Problem statement
Print the listing below exactly.

————

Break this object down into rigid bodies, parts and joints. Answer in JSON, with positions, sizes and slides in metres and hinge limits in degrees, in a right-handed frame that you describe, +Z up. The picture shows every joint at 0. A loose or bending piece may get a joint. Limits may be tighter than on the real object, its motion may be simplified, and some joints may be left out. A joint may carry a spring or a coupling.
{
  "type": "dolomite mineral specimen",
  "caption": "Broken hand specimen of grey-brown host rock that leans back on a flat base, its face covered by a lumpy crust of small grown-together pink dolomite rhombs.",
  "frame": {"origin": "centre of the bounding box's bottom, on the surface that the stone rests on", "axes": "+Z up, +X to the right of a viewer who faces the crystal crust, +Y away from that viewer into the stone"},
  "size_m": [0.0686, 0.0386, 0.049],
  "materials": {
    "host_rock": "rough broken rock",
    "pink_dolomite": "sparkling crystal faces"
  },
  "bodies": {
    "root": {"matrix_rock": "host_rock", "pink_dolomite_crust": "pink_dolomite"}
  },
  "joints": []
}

————

Result for this exercise
Break this object down into rigid bodies, parts and joints. Answer in JSON, with positions, sizes and slides in metres and hinge limits in degrees, in a right-handed frame that you describe, +Z up. The picture shows every joint at 0. A loose or bending piece may get a joint. Limits may be tighter than on the real object, its motion may be simplified, and some joints may be left out. A joint may carry a spring or a coupling.
{
  "type": "dolomite mineral specimen",
  "caption": "Broken hand specimen of grey-brown host rock that leans back on a flat base, its face covered by a lumpy crust of small grown-together pink dolomite rhombs.",
  "frame": {"origin": "centre of the bounding box's bottom, on the surface that the stone rests on", "axes": "+Z up, +X to the right of a viewer who faces the crystal crust, +Y away from that viewer into the stone"},
  "size_m": [0.0686, 0.0386, 0.049],
  "materials": {
    "host_rock": "rough broken rock",
    "pink_dolomite": "sparkling crystal faces"
  },
  "bodies": {
    "root": {"matrix_rock": "host_rock", "pink_dolomite_crust": "pink_dolomite"}
  },
  "joints": []
}